The selling of health insurance
In a sign insurers are all in with the Affordable Care Act, the industry is expected to spend about $500 million on television ads in the coming year.
Thanks to the new healthcare law, there’s a landslide of new customers on the way. And that’s shaking up the insurance industry.
Kantar Media’s Elizabeth Wilner says these new ads are a window into the business.
“The changes that are being forced on the industry by the Affordable Care Act are going to be visible to anyone watching television,” she says.
For years, insurance companies marketed to human resources departments and insurance brokers. But now, under the Affordable Care Act, millions of consumers will be comparing one plan to another, looking at price and which doctors and hospitals are included in the coverage.
It amounts to the first time insurers have had to sell themselves — their brand — to you and me. Cigna is doing it with its “Go You” campaign, which Wilmer calls the “epitome” of this new brand of advertising, in which firms are shelling out plenty of money to convince consumers they are hip, friendly, warm and caring.

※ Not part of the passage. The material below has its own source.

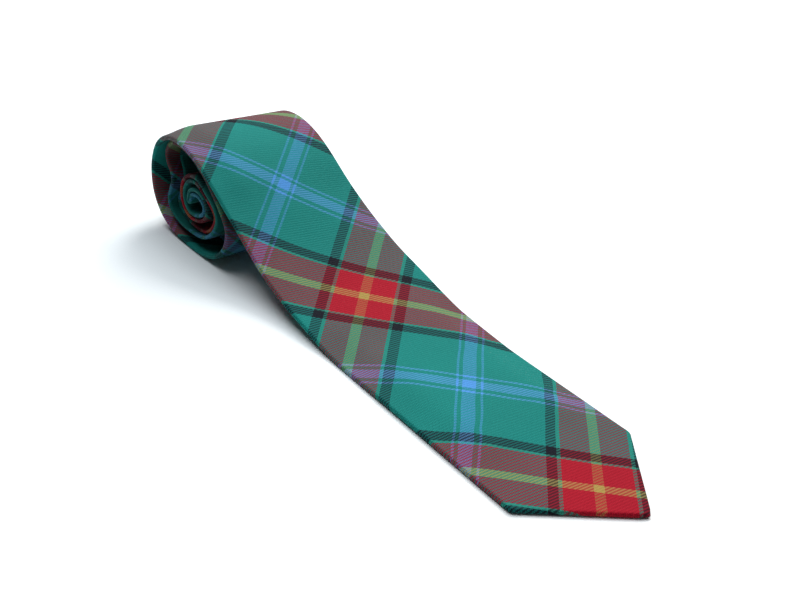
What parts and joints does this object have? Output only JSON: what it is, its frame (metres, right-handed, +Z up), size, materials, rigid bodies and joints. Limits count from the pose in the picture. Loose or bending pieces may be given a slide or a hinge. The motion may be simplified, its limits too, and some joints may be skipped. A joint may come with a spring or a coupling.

“The market is sort of sticky, so once you enroll a bunch of people you tend to hang onto them for a while,” says Case Western’s J.B. Silvers, who has run an insurance company. “So that first pass is really important.”
With so many customers up for grabs — many who are totally new to the market — fortunes are out there to be won, and not just for the big guys.
Case in point: Maine, where the smaller of two players in the state market, Maine Community Health Options, has signed up 73 percent of consumers on the exchange, according to federal figures, far more than the other provider, Anthem Blue Cross.